◆ Aim of the task:
Reproduce, word for word, every line from the first one down to the line containing "times(bite, wall), 0.0))", and nothing else.

◆ Data:
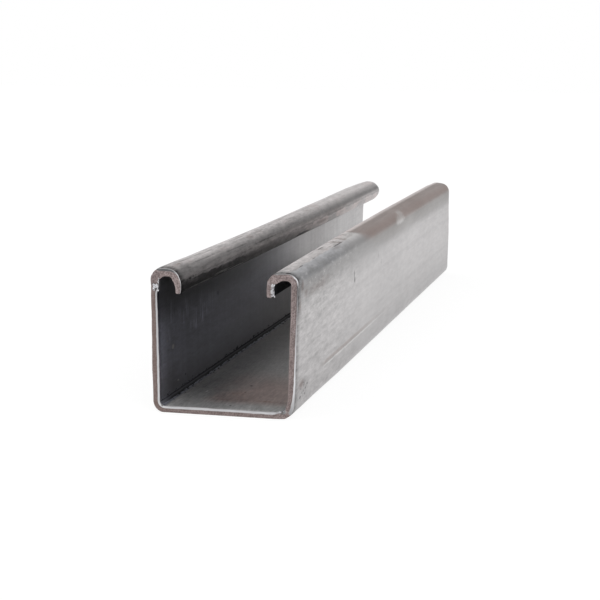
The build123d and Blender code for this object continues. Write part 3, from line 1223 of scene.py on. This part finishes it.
def shearedSteel(setup, wall):
    finish = Finish("shearedSteel", setup)
    calc, times, shown, lift, swing, mix, tint = (
        finish.calc, finish.times, finish.shown, finish.lift, finish.swing, finish.mix, finish.tint)
    strip, bite, torn, shine, share, rim, broken = finish.stored(
        "strip", "bite", "torn", "shine", "share", "rim", "broken")
    noise = finish.noises(setup["noises"], joinXyz(finish.tree, strip, times(bite, wall), 0.0))

    # the break: rough and brown, darker in its hollows
    mottle = calc("ADD", *map(times, (noise.streaks, noise.grain), setup["mottled"]))
    colour = mix(shown(mottle, "mottle"), setup["breakDark"], setup["break"])
    colour = mix(times(shown(noise.grain, "specks"), setup["speckled"]), colour, setup["drawn"])
    colour = tint(colour, broken)
    colour = mix(shown(broken, "warmth"), colour, setup["breakWarm"])

    # the bright cut band and its drawn-over rim, partly painted highlight, the burr on the far side and
    # the tears
    shifted = swing(noise.wander, setup["cutSway"], bite)
    cut = shown(calc("SUBTRACT", shifted, share), "cut")
    bright = tint(setup["bright"], times(shine, shown(noise.streaks, "cutStreaks")))
    colour = mix(cut, colour, bright)
    rim = times(rim, shown(noise.streaks, "rimStreaks"))
    colour = mix(shown(shifted, "rim"), colour, mix(rim, setup["drawn"], setup["bright"]))
    colour = mix(shown(shifted, "burr"), colour, setup["burr"])
    torn = times(torn, calc("ADD", noise.grain, setup["tornGrain"]))
    colour = mix(shown(torn, "torn"), colour, setup["torn"])

    relief = swing(noise.grain, setup["grainRelief"] * mm, 0.0)
    relief = swing(noise.streaks, setup["streakRelief"] * mm, relief)
    return finish.done({
        "Base Color": colour,
        "Metallic": 1.0,
        "Roughness": lift(cut, -setup["cutSmoother"], setup["roughness"]),
    }, times(relief, lift(cut, -setup["cutFlatter"])))


def crumbSteel(setup):
    finish = Finish("crumbSteel", setup)
    return finish.done({
        "Base Color": (*setup["crumb"], 1),
        "Metallic": 1.0,
        "Roughness": setup["crumbRoughness"],
    })


# The finished channel

low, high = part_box("strut_channel")
fullLength, fullHeight = high.y - low.y, high.z - low.z
steel = millSteel(steelSetup)
channelMesh = rollChannel(channelSetup, fullLength, fullHeight, steel)
channelMesh.materials.clear()
for material in (steel, shearedSteel(shearedSetup, channelSetup["wall"]), crumbSteel(shearedSetup)):
    channelMesh.materials.append(material)
shearEnds(channelMesh, shearSetup, fullLength)
addCrumbs(channelMesh, shearSetup, -fullLength / 2)
channel = addToScene("channelBody", channelMesh)
smoothFaces = [polygon.material_index < 2 for polygon in channelMesh.polygons]
channelMesh.polygons.foreach_set("use_smooth", smoothFaces)
channelMesh.set_sharp_from_angle(angle=math.radians(40))
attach(channel, "root")
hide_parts("strut_channel")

◆ The response:
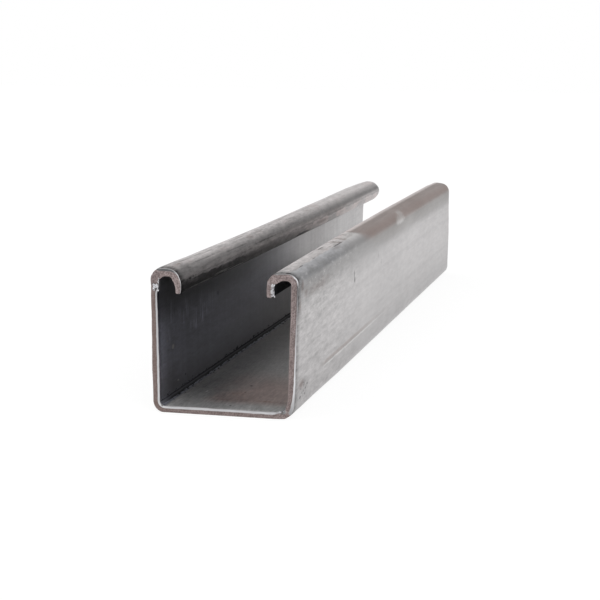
The build123d and Blender code for this object continues. Write part 3, from line 1223 of scene.py on. This part finishes it.
def shearedSteel(setup, wall):
    finish = Finish("shearedSteel", setup)
    calc, times, shown, lift, swing, mix, tint = (
        finish.calc, finish.times, finish.shown, finish.lift, finish.swing, finish.mix, finish.tint)
    strip, bite, torn, shine, share, rim, broken = finish.stored(
        "strip", "bite", "torn", "shine", "share", "rim", "broken")
    noise = finish.noises(setup["noises"], joinXyz(finish.tree, strip, times(bite, wall), 0.0))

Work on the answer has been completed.